Wearing tight fitting white pants and an orange and yellow short-sleeved shirt that looked like a tablecloth, Davison came off as if he were some kind of mystic. His falsetto-like vocals sound just like Anderson’s, and, like Anderson, he would dramatically reach to the rafters while singing. With their heavy bass riffs and noodling guitars, the Close to the Edge tunes had a psychedelic, trippy feel to them that was amplified by Davison’s antics. After playing the album in its entirety, the group delivered “Believe Again” and “Game,” two songs from its new album Heaven & Earth. Neither song was a huge departure from the band’s early material and both fared well next to the old tunes, providing a nice bridge to Fragile, which the band also played in its entirety.

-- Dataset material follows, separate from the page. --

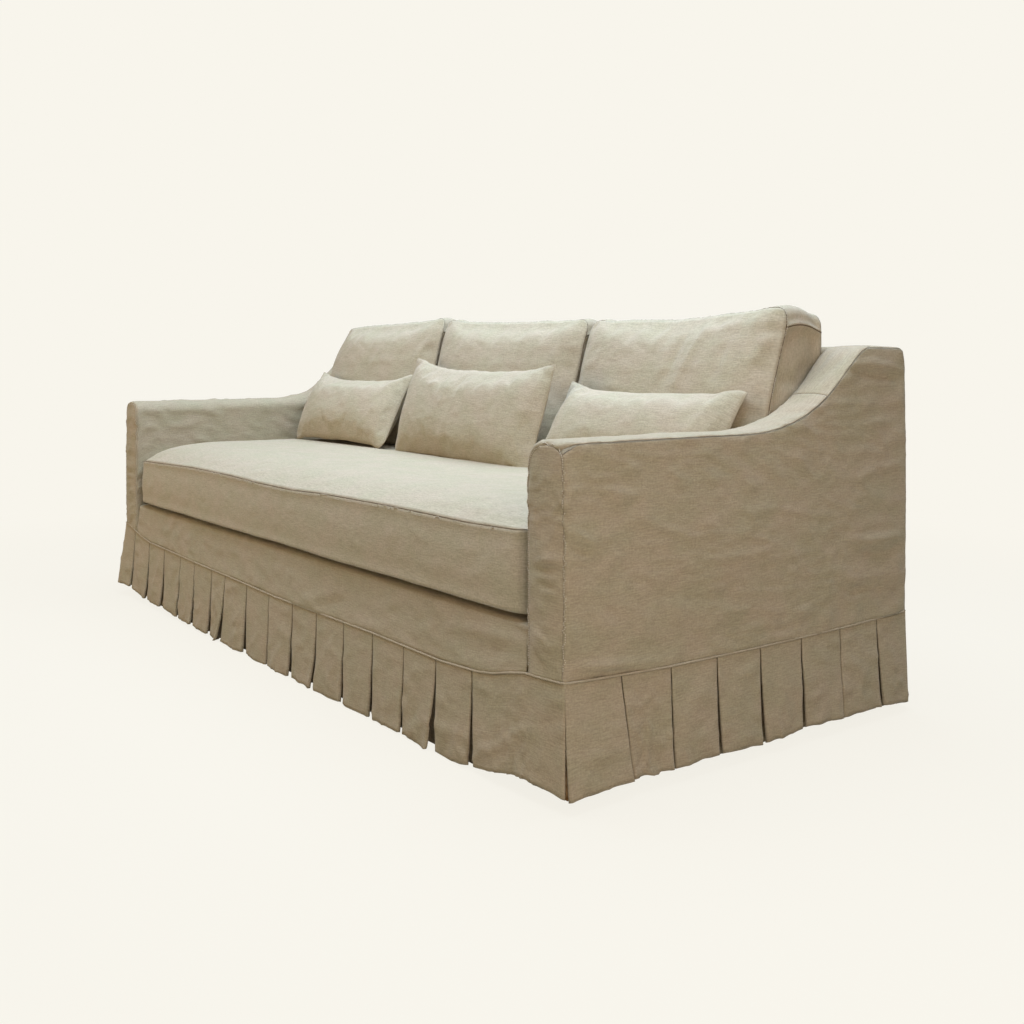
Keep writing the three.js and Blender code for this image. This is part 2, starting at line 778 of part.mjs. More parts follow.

That part of the set started with the funky “Roundabout,” a tune that had patrons clapping along in unison. Smoke rose from the stage floor during “South Side of the Sky,” a song that had the band playing with a real fierceness. We probably could have done without instrumentals such as “Cans and Brahms” and “Mood for a Day,” the latter of which featured Howe on acoustic guitar, but the band was determined to play the album in its entirety so that meant playing the more obscure tracks as well as the more popular ones. For the encore, the audience rose to its feet as the group cranked out the punchy “I’ve Seen All Good People” and knocked out “Owner of a Lonely Heart,” a song that was recorded by a much different line-up than the one that played last night. But the fact that the live version was so faithful to the studio version shows the extent to which Yes still sounds like Yes despite the many line-up changes.